I have this sample grepl() code that differentiates between male and females name. The following code is given and it works but I am unable to understand how it works.

name = c("Braund, Mr. Owen Harris",
         "Cumings, Mrs. John Bradley (Florence Briggs Thayer)")

grepl("\\(.*?\\)", name)
# [1] FALSE  TRUE
KenHBS
  • 5,620
  • 6
  • 30
  • 42
  • I mean.. _Aren't they all duplicates_ wicter ? Just mark them all dups.. –  Jul 24 '17 at 00:24

2 Answers2

0

The matching is based on the presence of (, zero or more characters (.*) that follows it and followed by a closing )). Here, it assumes that the female names have the braces. We can also match based on the Mrs.

grepl("\\bMrs\\.", name)
#[1] FALSE  TRUE
akrun
  • 674,427
  • 24
  • 381
  • 486
0

Your code doesn't differentiate between male and female names.

"\\(.*?\\)" is a regular expression.
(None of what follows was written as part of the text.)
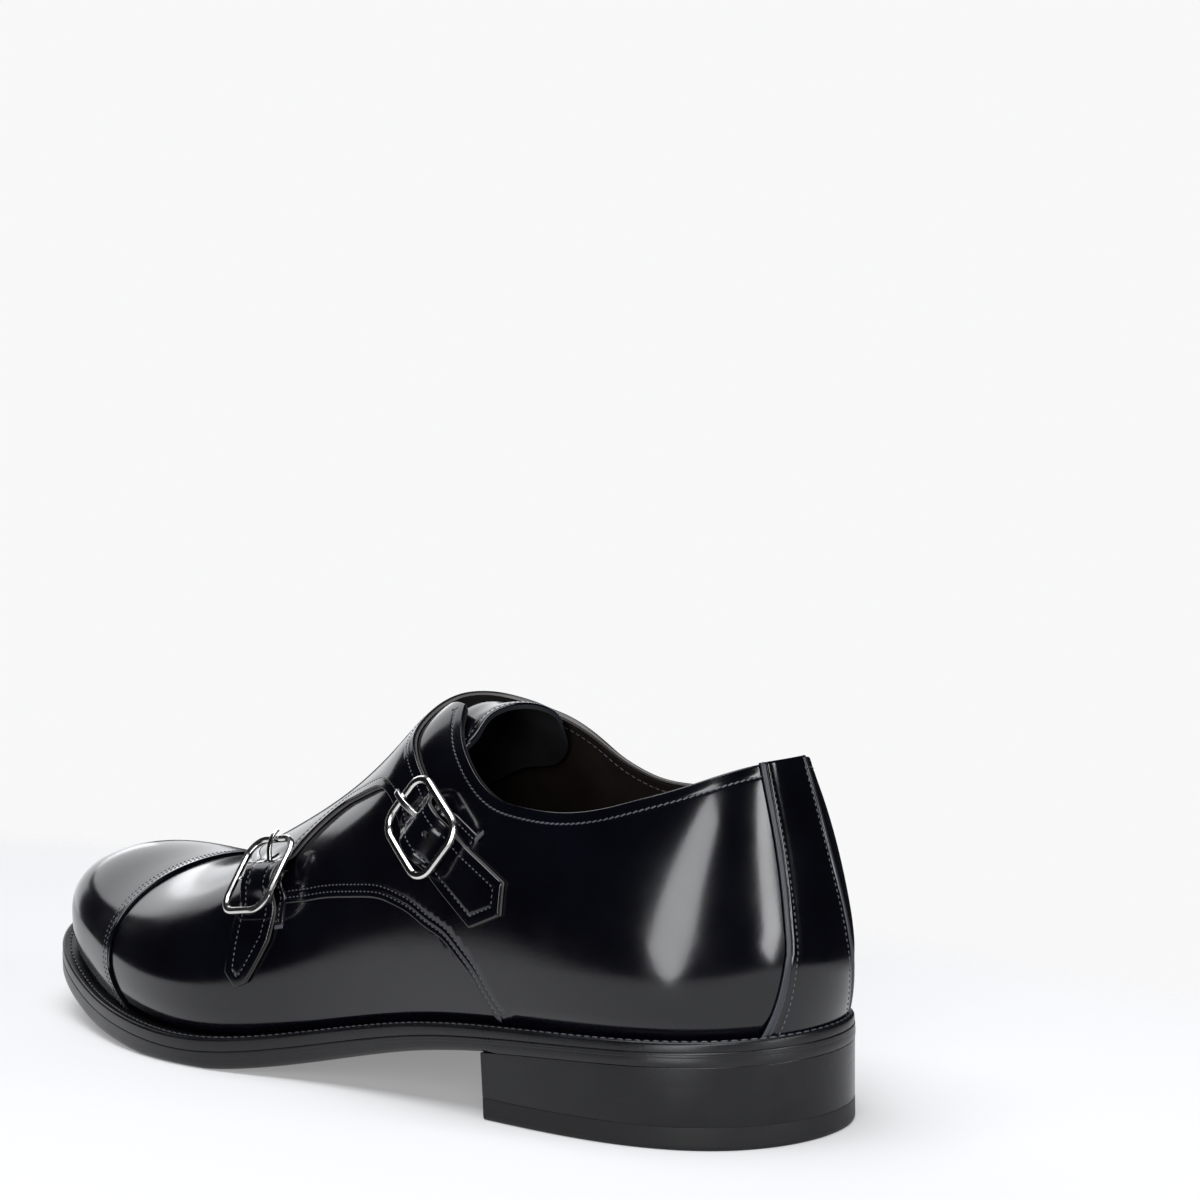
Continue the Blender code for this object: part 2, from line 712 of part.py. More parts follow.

It is a powerful way of searching for patterns in large texts (like CTRL + F)

grepl("\\(.*?\\)", name) searches for an element in names that conforms to having an opening bracket (, followed by a number of characters, followed by a closing bracket ).

So this regular expression does not distinguish between male and female names, it distinguishes between elements with ( .. something something .. ) and elements without such a pattern.

KenHBS
  • 5,620
  • 6
  • 30
  • 42